There is, however, the caveat that if people aren’t immediately clear about what OurHood is for, or haven’t heard of it because it’s effectively a closed and secretive network in each area it launches, then it simply won’t catch on.

Still, according to Good the firm has a decent amount of funding (from South African ex-pat investors) and the support of local authorities.

Technically, however, things seem on a sound footing. It’s a lightweight app that doesn’t require huge amounts of bandwidth or a top end phone, and if it goes offline it’ll store things like photos of potholes until it has a network connection again. Good is also quick to defend the use of a technology which works best on a smartphone or in a web browser as appropriate for South Africa’s poorer areas too. There’s no app for older Blackberrys or Nokia Asha phones, but he says smartphones are rapidly becoming the norm in townships, and with the appearance of R500 handsets like MTN’s Steppa the proliferation will be faster than many realise.

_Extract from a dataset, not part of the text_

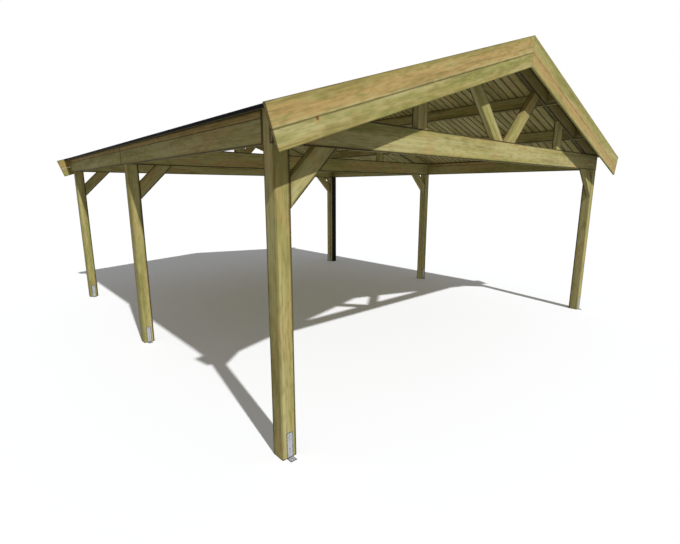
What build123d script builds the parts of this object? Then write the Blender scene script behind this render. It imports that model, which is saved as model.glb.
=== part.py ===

“Our first neighbourhoods are in Khayelitsha and Gugulethu,” he says, “There’s a huge number of smartphones there and free WiFi already. We want to be as far reaching as we can. This is an opportunity to strengthen communities, and we could have a bigger impact in poorer areas than rich ones.”

The plan for expansion of OurHood is also faster than you might think. Good has a handful of Cape Town suburbs up and running already, and aims to have at least 100 communities signed on to OurHood by the end of the year. To that end, he’s already signing up agents in Joburg and Durban to start spreading the word the same way he began – through old-fashioned knocking on doors and canvassing people to their faces.

And that, to me, is the main reason why OurHood may well become a household name.